The GLMSELECT Procedure

Features

The main features of the GLMSELECT procedure are as follows:

  • Model Specification

    • supports different parameterizations for classification effects

    • supports any degree of interaction (crossed effects) and nested effects

    • supports hierarchy among effects

    • supports partitioning of data into training, validation, and testing roles

    • supports constructed effects including spline and multimember effects

  • Selection Control

    • provides multiple effect selection methods

    • enables selection from a very large number of effects (tens of thousands)

    • offers selection of individual levels of classification effects

    • provides effect selection based on a variety of selection criteria

    • provides stopping rules based on a variety of model evaluation criteria

    • provides leave-one-out, k-fold cross validation, and k-fold external cross validation

    • supports data resampling and model averaging

  • Display and Output

    • produces graphical representation of selection process

    • produces output data sets containing predicted values and residuals

    • produces an output data set containing the design matrix

    • produces macro variables containing selected models

    • supports parallel processing of BY groups

    • supports multiple SCORE statements

The GLMSELECT procedure supports the following effect selection methods. For more information about these methods, see the section Model-Selection Methods.

forward selection

starts with no effects in the model and adds effects.

backward elimination

starts with all effects in the model and deletes effects.

stepwise regression

is similar to forward selection except that effects already in the model do not necessarily stay there.

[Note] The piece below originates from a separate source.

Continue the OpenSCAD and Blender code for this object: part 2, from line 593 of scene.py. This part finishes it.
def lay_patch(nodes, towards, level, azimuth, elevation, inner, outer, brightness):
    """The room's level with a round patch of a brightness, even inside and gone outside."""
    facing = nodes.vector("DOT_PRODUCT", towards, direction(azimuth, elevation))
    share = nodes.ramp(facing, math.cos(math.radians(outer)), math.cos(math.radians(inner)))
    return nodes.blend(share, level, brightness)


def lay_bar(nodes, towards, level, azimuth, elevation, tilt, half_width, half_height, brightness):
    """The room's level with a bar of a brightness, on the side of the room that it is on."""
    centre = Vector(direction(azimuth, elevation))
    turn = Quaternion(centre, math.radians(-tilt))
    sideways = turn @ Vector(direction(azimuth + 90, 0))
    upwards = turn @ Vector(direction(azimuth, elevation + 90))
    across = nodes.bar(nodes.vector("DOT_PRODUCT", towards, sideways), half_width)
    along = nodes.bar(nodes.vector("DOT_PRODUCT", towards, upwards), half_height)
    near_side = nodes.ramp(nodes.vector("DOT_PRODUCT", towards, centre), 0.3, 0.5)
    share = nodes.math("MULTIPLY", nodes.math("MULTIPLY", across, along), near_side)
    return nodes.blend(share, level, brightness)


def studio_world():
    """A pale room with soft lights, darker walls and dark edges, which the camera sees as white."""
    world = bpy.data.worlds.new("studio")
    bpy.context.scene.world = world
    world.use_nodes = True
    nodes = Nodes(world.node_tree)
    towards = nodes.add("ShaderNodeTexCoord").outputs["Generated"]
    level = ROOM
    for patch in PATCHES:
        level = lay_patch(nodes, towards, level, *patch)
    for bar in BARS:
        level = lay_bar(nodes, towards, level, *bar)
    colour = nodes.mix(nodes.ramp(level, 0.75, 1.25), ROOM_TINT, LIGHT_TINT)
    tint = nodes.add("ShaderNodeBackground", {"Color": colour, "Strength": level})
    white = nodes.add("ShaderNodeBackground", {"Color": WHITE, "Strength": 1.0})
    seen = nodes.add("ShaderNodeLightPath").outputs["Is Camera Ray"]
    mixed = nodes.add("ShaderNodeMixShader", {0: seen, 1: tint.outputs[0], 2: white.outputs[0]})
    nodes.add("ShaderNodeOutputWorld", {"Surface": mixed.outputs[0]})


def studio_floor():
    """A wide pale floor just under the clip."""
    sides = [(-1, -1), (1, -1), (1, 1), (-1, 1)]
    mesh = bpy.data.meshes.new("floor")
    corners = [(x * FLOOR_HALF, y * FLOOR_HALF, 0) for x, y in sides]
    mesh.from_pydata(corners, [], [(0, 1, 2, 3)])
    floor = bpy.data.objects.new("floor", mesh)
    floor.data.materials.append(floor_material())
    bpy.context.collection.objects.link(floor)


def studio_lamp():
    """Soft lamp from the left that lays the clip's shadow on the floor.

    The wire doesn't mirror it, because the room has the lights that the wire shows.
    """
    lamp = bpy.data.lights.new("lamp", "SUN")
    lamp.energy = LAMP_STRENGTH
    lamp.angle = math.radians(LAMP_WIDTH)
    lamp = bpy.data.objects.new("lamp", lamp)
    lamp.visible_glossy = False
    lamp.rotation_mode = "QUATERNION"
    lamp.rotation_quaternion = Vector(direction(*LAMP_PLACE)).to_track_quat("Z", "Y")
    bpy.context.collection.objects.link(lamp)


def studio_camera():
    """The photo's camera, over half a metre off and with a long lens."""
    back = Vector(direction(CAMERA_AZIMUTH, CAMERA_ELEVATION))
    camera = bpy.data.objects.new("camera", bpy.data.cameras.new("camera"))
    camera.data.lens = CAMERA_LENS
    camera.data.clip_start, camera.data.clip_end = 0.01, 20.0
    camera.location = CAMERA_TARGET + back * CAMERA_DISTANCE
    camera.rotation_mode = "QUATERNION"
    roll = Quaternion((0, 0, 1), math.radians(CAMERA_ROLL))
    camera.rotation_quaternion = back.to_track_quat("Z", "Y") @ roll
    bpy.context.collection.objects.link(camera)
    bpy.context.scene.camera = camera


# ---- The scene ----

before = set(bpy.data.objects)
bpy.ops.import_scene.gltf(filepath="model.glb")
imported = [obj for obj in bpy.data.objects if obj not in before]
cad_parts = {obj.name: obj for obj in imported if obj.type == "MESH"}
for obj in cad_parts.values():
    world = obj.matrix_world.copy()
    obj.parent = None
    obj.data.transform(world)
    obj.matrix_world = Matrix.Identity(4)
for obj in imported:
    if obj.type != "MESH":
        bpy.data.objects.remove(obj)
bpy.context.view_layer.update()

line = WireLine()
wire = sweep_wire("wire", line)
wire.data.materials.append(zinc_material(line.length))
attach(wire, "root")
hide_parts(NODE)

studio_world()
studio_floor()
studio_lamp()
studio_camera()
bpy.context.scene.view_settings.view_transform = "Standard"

least angle regression (LAR)

is similar to forward selection in that it starts with no effects in the model and adds effects. The parameter estimates at any step are "shrunk" when compared to the corresponding least squares estimates.

LASSO

adds and deletes parameters based on a version of ordinary least squares where the sum of the absolute regression coefficients is constrained.

elastic net

is an extension of LASSO that estimates parameters based on a version of ordinary least squares in which both the sum of the absolute regression coefficients and the sum of the squared regression coefficients are constrained.

group LASSO

is a variant of LASSO that estimates parameters based on a version of ordinary least squares in which the sum of the Euclidean norms of a group of regression coefficients is constrained.

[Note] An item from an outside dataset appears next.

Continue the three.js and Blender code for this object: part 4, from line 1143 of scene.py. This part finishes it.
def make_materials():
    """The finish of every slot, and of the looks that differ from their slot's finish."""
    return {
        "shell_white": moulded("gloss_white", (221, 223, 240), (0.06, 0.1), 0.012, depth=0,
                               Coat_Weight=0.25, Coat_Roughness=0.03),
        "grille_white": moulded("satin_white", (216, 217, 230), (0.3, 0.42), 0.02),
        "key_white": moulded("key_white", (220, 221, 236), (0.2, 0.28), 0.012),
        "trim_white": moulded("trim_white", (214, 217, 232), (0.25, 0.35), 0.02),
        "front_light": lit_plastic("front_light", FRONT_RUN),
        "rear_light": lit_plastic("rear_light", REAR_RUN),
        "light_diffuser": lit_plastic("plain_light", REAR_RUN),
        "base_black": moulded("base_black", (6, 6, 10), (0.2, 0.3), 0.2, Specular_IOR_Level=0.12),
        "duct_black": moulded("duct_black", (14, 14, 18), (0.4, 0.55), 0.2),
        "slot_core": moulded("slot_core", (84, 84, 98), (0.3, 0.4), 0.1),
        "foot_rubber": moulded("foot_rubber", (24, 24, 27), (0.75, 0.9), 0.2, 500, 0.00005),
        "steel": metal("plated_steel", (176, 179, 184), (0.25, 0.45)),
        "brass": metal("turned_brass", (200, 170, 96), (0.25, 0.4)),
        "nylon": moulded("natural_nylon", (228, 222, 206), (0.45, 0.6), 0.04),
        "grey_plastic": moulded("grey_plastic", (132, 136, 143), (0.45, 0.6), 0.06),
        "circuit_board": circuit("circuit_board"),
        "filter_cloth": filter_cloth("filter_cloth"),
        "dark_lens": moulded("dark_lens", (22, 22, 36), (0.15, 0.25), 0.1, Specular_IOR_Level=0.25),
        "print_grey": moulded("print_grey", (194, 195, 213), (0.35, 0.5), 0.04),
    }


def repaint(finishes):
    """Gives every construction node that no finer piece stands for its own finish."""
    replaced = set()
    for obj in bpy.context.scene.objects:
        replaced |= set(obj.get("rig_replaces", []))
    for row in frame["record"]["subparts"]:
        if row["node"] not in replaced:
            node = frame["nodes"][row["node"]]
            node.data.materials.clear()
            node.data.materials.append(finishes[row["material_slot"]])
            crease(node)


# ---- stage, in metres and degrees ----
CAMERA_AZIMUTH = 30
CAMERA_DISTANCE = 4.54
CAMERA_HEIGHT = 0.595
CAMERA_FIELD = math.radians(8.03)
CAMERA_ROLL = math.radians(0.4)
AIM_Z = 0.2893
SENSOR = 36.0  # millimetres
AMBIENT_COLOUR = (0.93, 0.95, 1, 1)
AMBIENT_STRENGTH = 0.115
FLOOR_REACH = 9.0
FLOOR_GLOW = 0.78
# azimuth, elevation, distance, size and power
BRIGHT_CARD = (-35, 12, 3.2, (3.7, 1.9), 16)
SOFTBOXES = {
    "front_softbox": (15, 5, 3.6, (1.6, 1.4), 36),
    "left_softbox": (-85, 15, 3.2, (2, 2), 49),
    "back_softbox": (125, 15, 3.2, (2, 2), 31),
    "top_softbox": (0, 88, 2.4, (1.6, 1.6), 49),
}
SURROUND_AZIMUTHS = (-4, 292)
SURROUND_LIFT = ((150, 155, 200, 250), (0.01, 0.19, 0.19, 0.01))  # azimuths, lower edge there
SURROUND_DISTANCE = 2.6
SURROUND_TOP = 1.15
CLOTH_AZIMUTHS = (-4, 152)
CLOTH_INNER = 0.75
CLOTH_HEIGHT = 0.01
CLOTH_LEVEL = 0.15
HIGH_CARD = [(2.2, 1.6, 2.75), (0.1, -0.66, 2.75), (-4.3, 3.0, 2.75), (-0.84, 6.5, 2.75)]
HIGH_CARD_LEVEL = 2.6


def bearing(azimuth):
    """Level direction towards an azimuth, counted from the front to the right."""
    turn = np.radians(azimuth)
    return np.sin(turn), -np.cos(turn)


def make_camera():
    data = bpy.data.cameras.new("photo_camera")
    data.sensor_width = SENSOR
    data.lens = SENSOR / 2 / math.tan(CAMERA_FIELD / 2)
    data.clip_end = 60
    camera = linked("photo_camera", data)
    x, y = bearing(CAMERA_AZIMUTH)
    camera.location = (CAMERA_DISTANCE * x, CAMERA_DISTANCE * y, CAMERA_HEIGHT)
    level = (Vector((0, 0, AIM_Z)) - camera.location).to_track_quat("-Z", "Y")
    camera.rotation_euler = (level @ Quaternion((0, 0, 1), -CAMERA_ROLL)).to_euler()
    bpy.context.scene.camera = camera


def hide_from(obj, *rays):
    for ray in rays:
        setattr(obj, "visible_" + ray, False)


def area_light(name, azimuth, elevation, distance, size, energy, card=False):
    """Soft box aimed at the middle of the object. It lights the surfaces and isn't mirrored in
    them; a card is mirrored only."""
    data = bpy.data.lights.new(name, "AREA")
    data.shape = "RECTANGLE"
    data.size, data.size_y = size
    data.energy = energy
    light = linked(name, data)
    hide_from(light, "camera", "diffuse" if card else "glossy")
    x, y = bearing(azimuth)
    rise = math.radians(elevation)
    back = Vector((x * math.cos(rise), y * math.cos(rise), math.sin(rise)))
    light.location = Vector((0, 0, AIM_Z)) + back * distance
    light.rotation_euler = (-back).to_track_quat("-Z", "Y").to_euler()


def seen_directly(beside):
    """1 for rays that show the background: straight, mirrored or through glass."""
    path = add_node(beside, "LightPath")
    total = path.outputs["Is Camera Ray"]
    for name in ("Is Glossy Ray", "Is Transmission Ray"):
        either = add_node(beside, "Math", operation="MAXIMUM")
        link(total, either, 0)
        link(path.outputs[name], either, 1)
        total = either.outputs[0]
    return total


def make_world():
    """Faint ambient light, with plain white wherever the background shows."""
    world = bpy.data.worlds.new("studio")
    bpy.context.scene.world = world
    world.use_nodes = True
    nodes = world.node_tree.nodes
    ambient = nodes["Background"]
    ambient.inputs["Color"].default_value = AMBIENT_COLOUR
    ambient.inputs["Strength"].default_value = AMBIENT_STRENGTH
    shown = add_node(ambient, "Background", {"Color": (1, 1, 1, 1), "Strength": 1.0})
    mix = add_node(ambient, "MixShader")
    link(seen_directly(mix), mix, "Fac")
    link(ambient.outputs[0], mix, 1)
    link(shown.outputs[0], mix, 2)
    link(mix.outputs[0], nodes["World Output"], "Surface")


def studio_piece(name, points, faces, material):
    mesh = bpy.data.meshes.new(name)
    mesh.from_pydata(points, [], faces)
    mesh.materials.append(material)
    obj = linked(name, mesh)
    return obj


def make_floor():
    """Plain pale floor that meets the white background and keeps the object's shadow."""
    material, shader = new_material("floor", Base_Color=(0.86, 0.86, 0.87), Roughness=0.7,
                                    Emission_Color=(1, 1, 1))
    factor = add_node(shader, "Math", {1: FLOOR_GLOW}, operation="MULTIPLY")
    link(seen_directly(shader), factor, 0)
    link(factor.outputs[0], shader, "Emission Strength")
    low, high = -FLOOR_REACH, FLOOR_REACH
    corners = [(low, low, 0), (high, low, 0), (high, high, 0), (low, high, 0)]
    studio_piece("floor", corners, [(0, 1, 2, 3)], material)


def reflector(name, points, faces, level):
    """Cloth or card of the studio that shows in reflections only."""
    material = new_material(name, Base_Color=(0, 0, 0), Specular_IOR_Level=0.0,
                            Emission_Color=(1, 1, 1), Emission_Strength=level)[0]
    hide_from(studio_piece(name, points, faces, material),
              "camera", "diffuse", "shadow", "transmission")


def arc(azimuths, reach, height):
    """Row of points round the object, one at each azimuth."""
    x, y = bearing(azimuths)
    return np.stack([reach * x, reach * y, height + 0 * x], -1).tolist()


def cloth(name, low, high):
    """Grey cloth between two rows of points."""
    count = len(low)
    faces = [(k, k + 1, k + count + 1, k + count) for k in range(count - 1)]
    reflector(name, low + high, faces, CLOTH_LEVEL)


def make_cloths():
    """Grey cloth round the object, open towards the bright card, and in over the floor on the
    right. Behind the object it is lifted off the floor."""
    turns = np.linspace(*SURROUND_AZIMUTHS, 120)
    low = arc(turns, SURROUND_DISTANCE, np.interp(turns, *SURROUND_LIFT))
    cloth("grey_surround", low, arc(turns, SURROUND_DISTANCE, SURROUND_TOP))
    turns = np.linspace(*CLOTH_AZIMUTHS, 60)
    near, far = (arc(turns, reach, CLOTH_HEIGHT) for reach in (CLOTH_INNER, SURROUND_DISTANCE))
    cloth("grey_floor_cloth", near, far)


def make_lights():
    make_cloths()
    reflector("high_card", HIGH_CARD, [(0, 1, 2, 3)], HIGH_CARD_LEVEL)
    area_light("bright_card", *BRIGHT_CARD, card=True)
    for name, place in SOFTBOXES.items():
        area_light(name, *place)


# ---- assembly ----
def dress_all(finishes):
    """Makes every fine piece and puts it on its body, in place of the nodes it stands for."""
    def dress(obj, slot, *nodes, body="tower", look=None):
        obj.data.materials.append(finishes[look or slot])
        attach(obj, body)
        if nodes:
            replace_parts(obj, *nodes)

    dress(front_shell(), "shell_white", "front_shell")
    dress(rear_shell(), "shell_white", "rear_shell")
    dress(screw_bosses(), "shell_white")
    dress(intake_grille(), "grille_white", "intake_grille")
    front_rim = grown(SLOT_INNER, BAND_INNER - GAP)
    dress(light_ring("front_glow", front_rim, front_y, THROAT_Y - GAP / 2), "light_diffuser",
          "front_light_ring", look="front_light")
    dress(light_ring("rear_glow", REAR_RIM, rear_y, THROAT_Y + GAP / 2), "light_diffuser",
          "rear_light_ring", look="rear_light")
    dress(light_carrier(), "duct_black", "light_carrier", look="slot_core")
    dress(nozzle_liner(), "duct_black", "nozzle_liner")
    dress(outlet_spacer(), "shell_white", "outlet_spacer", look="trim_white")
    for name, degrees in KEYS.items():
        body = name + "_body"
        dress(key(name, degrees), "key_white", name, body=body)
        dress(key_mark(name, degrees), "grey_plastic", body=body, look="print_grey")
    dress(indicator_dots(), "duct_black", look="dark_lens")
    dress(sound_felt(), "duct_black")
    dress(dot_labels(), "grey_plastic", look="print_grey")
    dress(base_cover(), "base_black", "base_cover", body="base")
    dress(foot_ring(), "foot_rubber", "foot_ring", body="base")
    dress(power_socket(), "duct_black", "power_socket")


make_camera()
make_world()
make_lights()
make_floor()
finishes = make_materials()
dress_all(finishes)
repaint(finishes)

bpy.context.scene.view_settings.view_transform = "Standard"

PROC GLMSELECT also supports hybrid versions of the LAR and LASSO methods. They use LAR and LASSO to select the model but then estimate the regression coefficients by ordinary weighted least squares.

The GLMSELECT procedure is intended primarily as a model selection procedure and does not include regression diagnostics or other postselection facilities such as hypothesis testing, testing of contrasts, and LS-means analyses. The intention is that you use PROC GLMSELECT to select a model or a set of candidate models. Further investigation of these models can be done by using these models in existing regression procedures.